昨日の断想から

 テレビで見ると、新型コロナウイルス禍に対処する専門家会議のメンバーは、尾身副座長はじめどうも反応が鈍く、いったいこの人たちは危機意識をどの程度持っているのか、国民にどういうメッセージを伝えようとしているのか、よくわからないところがあります。本当に危機対応の能力―感染症医学の最新の知見と組織的能力―を備えた人が人選されているのかどうか、疑問を禁じえません。今日の東京の状況は、安倍政権と小池都政の初動対応の失敗にあることは明白なのに、そのことについての反省もないようです。
 ロックダウンだけでは封じ込められないのは、アメリカやイギリスの例で明らかなのに、いぜんとして上からの呼びかけはほぼ外出自粛に限られています。PCR検査や抗体検査、追跡調査や隔離等々を的確迅速に指示する、司令塔や指揮系統がいまだ確立されていないと聞きます。ロジスティクス(医療施設・設備・器材)の不足、専門医の不足、地域医師会などの人的資源の未活用など、日ごろの感染症対策のサボタージュが露わになっています。日本社会の特徴として、いったん何か緊急事態が起これば、民意を動員して効率的に組織化を行い、ことに対処する能力に秀でているというイメージがありましたが、どうもこのところこの社会は想像以上に弛緩しているように感じます。
 門外にいるので想像の域をでませんが、専門家会議の人選に医学界における学閥の弊害が出ているのかもしれません。また政府の諮問会議がとかくそうであるように、専門家として厳しい判断をする人よりも、政府に都合のよいことを言ってくれる人が選ばれがちとなることも問題です。そのうえで、根本的にはやはりこの数年間、ごまかし政治―嘘、詭弁、証拠隠滅、責任転嫁―で乗り切ってきた政権に、真に災厄に対処できる能力が備わっていないことが露呈しているのでしょう。組織というものは、トップの能力を超えて伸びることはないというのが定説ですが、やはりアベノマスク程度なのでしょうか。
 旧日本軍の三大病弊と言われた、「無責任の体系」-戦争の決定と遂行に責任を負う人間が不在―と、「戦力の逐次投入」―兵法では小出しの戦力投入は必敗と言われている―と、そして補給兵站の軽視とがまたしても露わになっています。医療現場の第一線で戦う医療関係者に、治療に必要な機材物資が届かないという悲痛な声が我々にも聞こえてきます。インパール作戦に従軍し生き残った元学徒兵が、ミャンマーの現地視察の際私に語ったことばを思い出します。「日本軍は作戦指揮などと体のいいものではなかった。要するに戦場へ行って死んで来いというものでしかなかった」、と。撃つ弾も食べる糧食もあたえずに、ただ敵陣に突っ込めという手前勝手な戦争指導者に、安倍首相の姿が重なります。どうも安倍首相は、自身がノスタルジアを感じる旧日本軍の負の遺産を丸ごと引き継いでいるようです。

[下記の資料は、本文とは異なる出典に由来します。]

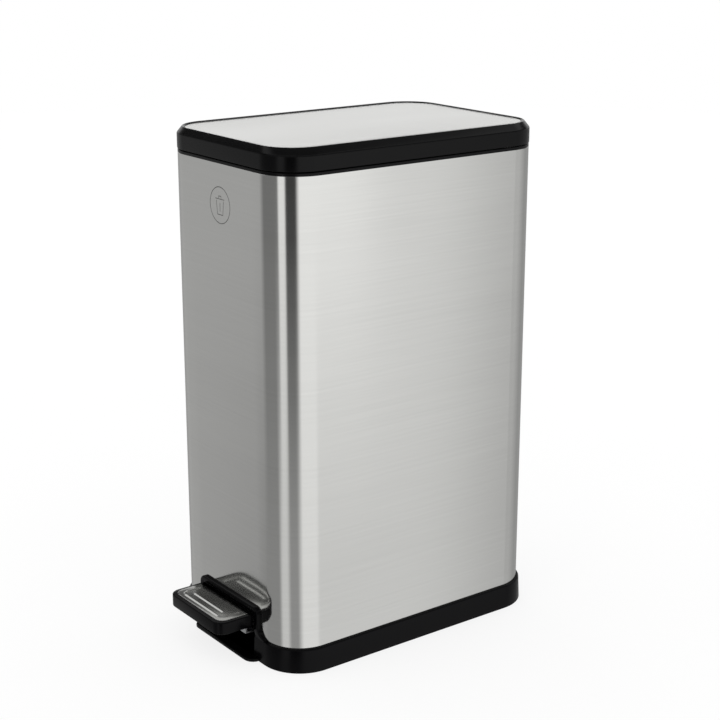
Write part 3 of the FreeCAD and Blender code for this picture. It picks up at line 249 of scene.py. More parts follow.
def ridge(path, width, height, place, loop=False):
    """A bell-shaped ridge along a flat path.

    Across it the height is (1 + cos(pi s)) / 2 for s from -1 to 1, and both width and height
    shrink to nothing at open ends as a quarter circle.
    """
    path = np.asarray(path, float)
    if loop:
        along = np.roll(path, -1, 0) - np.roll(path, 1, 0)
        taper = np.ones(len(path))
    else:
        along = np.gradient(path, axis=0)
        run = np.concatenate([[0], np.cumsum(np.linalg.norm(np.diff(path, axis=0), axis=1))])
        left = np.clip(np.minimum(run, run[-1] - run) / (width / 2), 0, 1)
        taper = np.sqrt(np.clip(1 - (1 - left) ** 2, 0.003, 1))
    along /= np.linalg.norm(along, axis=1, keepdims=True)
    across = np.stack([-along[:, 1], along[:, 0]], 1)
    s = np.linspace(-1, 1, 13)
    flat = path[:, None] + across[:, None] * (s[None, :, None] * taper[:, None, None] * width / 2)
    rise = taper[:, None] * height * (1 + np.cos(math.pi * s))[None] / 2
    under = np.full((len(path), 2), -0.25 * MM)
    flat = np.concatenate([flat, flat[:, [-1, 0]]], 1)
    rise = np.concatenate([rise, under], 1)
    return walls(np.stack(place(flat[..., 0], flat[..., 1], rise), -1), loop)


def resample(points, step):
    """Points at even steps along a polyline."""
    points = np.asarray(points, float)
    run = np.concatenate([[0], np.cumsum(np.linalg.norm(np.diff(points, axis=0), axis=1))])
    at = np.linspace(0, run[-1], max(2, int(run[-1] / step) + 1))
    return np.stack([np.interp(at, run, points[:, k]) for k in range(2)], 1)


def corners_of(node):
    """A CAD node's low and high corners as arrays."""
    low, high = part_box(node)
    return np.array(low), np.array(high)


# Pieces

def make_mesh(name, shells, sharp=35):
    """One mesh from several closed shells, merged, facing outward and smooth but at creases."""
    vertices, faces, start = [], [], 0
    for points, polygons in shells:
        vertices.append(points)
        faces += [[start + k for k in polygon] for polygon in polygons]
        start += len(points)
    mesh = bpy.data.meshes.new(name)
    mesh.from_pydata(np.concatenate(vertices).tolist(), [], faces)
    work = bmesh.new()
    work.from_mesh(mesh)
    bmesh.ops.remove_doubles(work, verts=work.verts, dist=2e-7)
    bmesh.ops.recalc_face_normals(work, faces=work.faces)
    work.to_mesh(mesh)
    work.free()
    mesh.shade_smooth()
    mesh.set_sharp_from_angle(angle=math.radians(sharp))
    return mesh


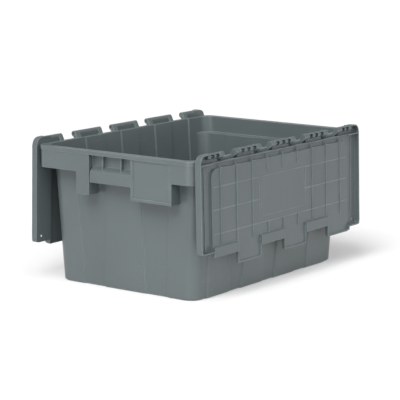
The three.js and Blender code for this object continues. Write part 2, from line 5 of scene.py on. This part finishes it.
import bmesh
import bpy
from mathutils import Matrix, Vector


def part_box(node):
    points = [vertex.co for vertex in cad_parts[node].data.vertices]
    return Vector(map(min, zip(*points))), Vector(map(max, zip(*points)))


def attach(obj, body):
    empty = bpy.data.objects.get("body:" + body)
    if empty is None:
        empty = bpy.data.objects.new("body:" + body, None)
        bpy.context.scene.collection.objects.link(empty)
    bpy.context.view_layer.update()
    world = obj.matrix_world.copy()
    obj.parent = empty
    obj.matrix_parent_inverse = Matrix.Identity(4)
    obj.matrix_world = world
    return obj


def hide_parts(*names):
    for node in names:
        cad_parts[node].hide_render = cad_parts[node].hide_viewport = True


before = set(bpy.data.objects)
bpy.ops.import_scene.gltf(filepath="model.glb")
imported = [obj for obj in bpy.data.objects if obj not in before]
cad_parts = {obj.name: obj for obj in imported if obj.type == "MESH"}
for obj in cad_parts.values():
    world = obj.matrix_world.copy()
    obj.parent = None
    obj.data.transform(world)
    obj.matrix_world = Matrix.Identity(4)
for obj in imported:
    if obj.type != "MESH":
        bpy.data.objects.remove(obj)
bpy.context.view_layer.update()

MM = 0.001
WHITE = (1, 1, 1, 1)
SIDES = ("left", "right")

# Moulded edges: a sharp, long edge is rounded where both of its faces have room for it.
EDGE_RADIUS = 0.6 * MM
EDGE_SEGMENTS = 2
ROUNDED_EDGE_LENGTH = 5 * EDGE_RADIUS
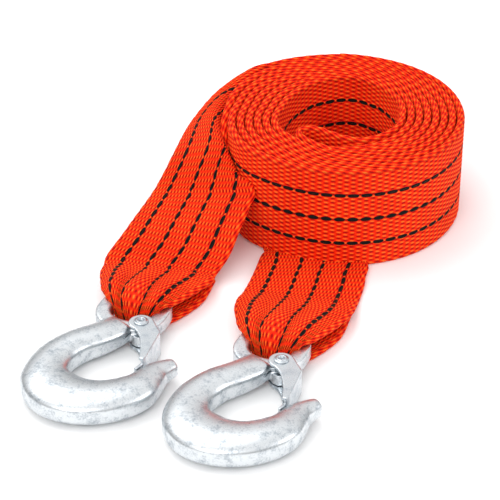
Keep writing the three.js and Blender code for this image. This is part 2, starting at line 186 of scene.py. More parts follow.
def new_material(name, **values):
    """A material with only its surface shader and output, and the shader's values set."""
    material = bpy.data.materials.new(name)
    material.use_nodes = True
    shader = material.node_tree.nodes["Principled BSDF"]
    for key, value in values.items():
        shader.inputs[key.replace("_", " ")].default_value = value
    return material, material.node_tree, shader


def ramp(tree, factor, stops):
    """A colour ramp: stops are (place from 0 to 1, hex colour)."""
    added = node(tree, "ShaderNodeValToRGB", {"Fac": factor})
    elements = added.color_ramp.elements
    while len(elements) < len(stops):
        elements.new(0.5)
    for element, (place, colour) in zip(elements, stops):
        element.position = place
        element.color = linear(colour)
    return added.outputs["Color"]


# %% Floor material
floor_material, tree, shader = new_material("white_paper_sheet", Base_Color=linear("#FAFAFA"), Roughness=0.9)
floor_mesh.materials.append(floor_material)

# %% [markdown]
# ## Polyester webbing
#
# The webbing is woven of thick spun-dyed polyester yarn. Each warp yarn lies over two picks and
# dives under the next, so its surface is rows of small oval bumps, and every other row is moved
# by half a bump. A bump repeats every 5.8 mm along the strap and every 2.2 mm across it. Light
# and shade are painted into the colour from the bumps' height: orange on their tops, deep red
# painted shade in the gaps between them, and a painted highlight on one side of each bump. A few
# of the warp yarns are black: they show as dashed tracer lines. The piece's UV map holds
# millimetres along and across, and the attribute "lane" is a whole number on each tracer line.
# Fine noise of about 0.6 mm stands for the fibres, coarser than real ones so that it shows, and
# wide noise for worn patches.

# %% Webbing material
BUMP_ALONG = 5.8
BUMP_ACROSS = 2.2
LINE_SPACING = 12.0
LINE_HALF_WIDTH = 0.95
DASH_HALF_LENGTH = 2.5

webbing_material, tree, shader = new_material("woven_polyester_webbing", Roughness=0.8)
shader.inputs["Sheen Weight"].default_value = 0.08
shader.inputs["Sheen Roughness"].default_value = 0.4
shader.inputs["Sheen Tint"].default_value = linear("#FFA050")
shader.inputs["Specular IOR Level"].default_value = 0.15

strap_uv = node(tree, "ShaderNodeUVMap", uv_map="strap").outputs["UV"]
places = node(tree, "ShaderNodeSeparateXYZ", {0: strap_uv})
waves = []
for axis, size in (("X", BUMP_ALONG), ("Y", BUMP_ACROSS)):
    turned = node(tree, "ShaderNodeMath", {0: places.outputs[axis], 1: 2 * np.pi / size},
                  operation="MULTIPLY")
    waves.append(node(tree, "ShaderNodeMath", {0: turned.outputs[0]}, operation="COSINE").outputs[0])
both = node(tree, "ShaderNodeMath", {0: waves[0], 1: waves[1]}, operation="MULTIPLY").outputs[0]
yarn_height = node(tree, "ShaderNodeMath", {0: both, 1: 0.5, 2: 0.5}, operation="MULTIPLY_ADD").outputs[0]
fibre = node(tree, "ShaderNodeTexNoise", {"Vector": strap_uv, "Scale": 1.6, "Detail": 3.0}).outputs["Fac"]
patch = node(tree, "ShaderNodeTexNoise", {"Vector": strap_uv, "Scale": 0.06, "Detail": 2.0}).outputs["Fac"]

# A painted highlight on one side of each bump: the same lattice is added again, shifted along and across
sides = [node(tree, "ShaderNodeMath", {0: places.outputs[axis], 1: 2 * np.pi / size, 2: shift},
              operation="MULTIPLY_ADD").outputs[0]
         for axis, size, shift in (("X", BUMP_ALONG, 0.9), ("Y", BUMP_ACROSS, -0.5))]
sides = [node(tree, "ShaderNodeMath", {0: side}, operation="COSINE").outputs[0] for side in sides]
painted_bump_highlight = node(tree, "ShaderNodeMath", {0: sides[0], 1: sides[1]}, operation="MULTIPLY").outputs[0]
# The painted highlight is added to the yarns' height, which also makes the painted shade in the gaps; the
# fibre and patch noise are the yarn's own variation
tone_with_painted_light = node(tree, "ShaderNodeMath", {0: painted_bump_highlight, 1: 0.22, 2: yarn_height},
            operation="MULTIPLY_ADD").outputs[0]
tone_with_painted_light = node(tree, "ShaderNodeMath", {0: fibre, 1: 0.5, 2: tone_with_painted_light}, operation="MULTIPLY_ADD").outputs[0]
tone_with_painted_light = node(tree, "ShaderNodeMath", {0: patch, 1: 0.3, 2: tone_with_painted_light}, operation="MULTIPLY_ADD").outputs[0]
tone_with_painted_light = node(tree, "ShaderNodeMath", {0: tone_with_painted_light, 1: 0.63}, operation="MULTIPLY").outputs[0]
# Painted light: the ramp colours the gaps between bumps deep red as painted shade, the bump tops orange, and
# the painted highlight paler
orange_with_painted_light = ramp(tree, tone_with_painted_light, [(0.2, "#A00000"), (0.4, "#E01400"), (0.7, "#FA3400"), (0.95, "#FF7424")])

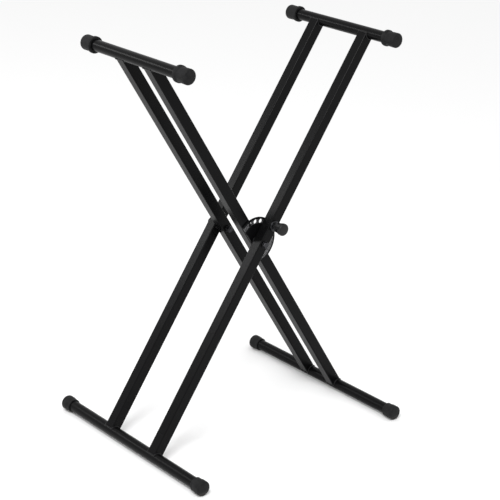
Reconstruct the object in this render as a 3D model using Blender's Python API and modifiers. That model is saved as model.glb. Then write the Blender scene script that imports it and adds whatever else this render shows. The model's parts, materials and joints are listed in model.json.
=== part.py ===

 他方、韓国、中国や台湾、マレーシアが、世界で「東アジア型」対応として今評価が高まっています。いずれの国もデジタル技術を駆使し、徹底調査と追跡を行ない、封じ込めに成功しています。デジタル技術の活用には、人権の侵害や情報操作の危険性が付きまといますが、今のところ個人情報の秘匿に配慮しながらマレーシアや韓国ではうまく行われているそうです。
 しかし考えてみれば、日本の遅れにはもっと構造的要因があるやに感じます。日本はバブル崩壊以後製造業はその地位を中国に奪われ、しかもそれに代わる新たな産業領域や技術革新の開発に失敗してきたのです。いまだ「重厚長大」日本型製造業の代表格の日立出自の人間が、経団連を牛耳っているのです。旧来型の産業構造の改革に失敗、異次元の金融緩和で円安を誘導し、旧来型の輸出産業を生き延びさせ、株価を釣り上げて見せかけの経済回復を演出しているだけのアベノミクスです。高齢化と人口減という迫りくる国家的存立基盤の変化に対処するにも必要な日本社会の展望を安倍政権に期待することはできません。遺伝子工学や情報科学の知見をもとに、オンライン・システムを活用してコロナ対処に当たる東アジア諸国の政府のイニシアチブの在り方に、我々は日本がいかにこの30年間自己刷新努力を怠ってきたかの現実を見せつけられているように見えます。コロナ禍はなによりも日本社会のありのままの姿を映す鏡になっているのです。その姿を我々国民一人一人が直視して協力し合い、まずはコロナ禍を乗り切ること、そのうえで経験を踏まえて新しい社会を設計しなおすこと、これに尽きるんではないでしょうか。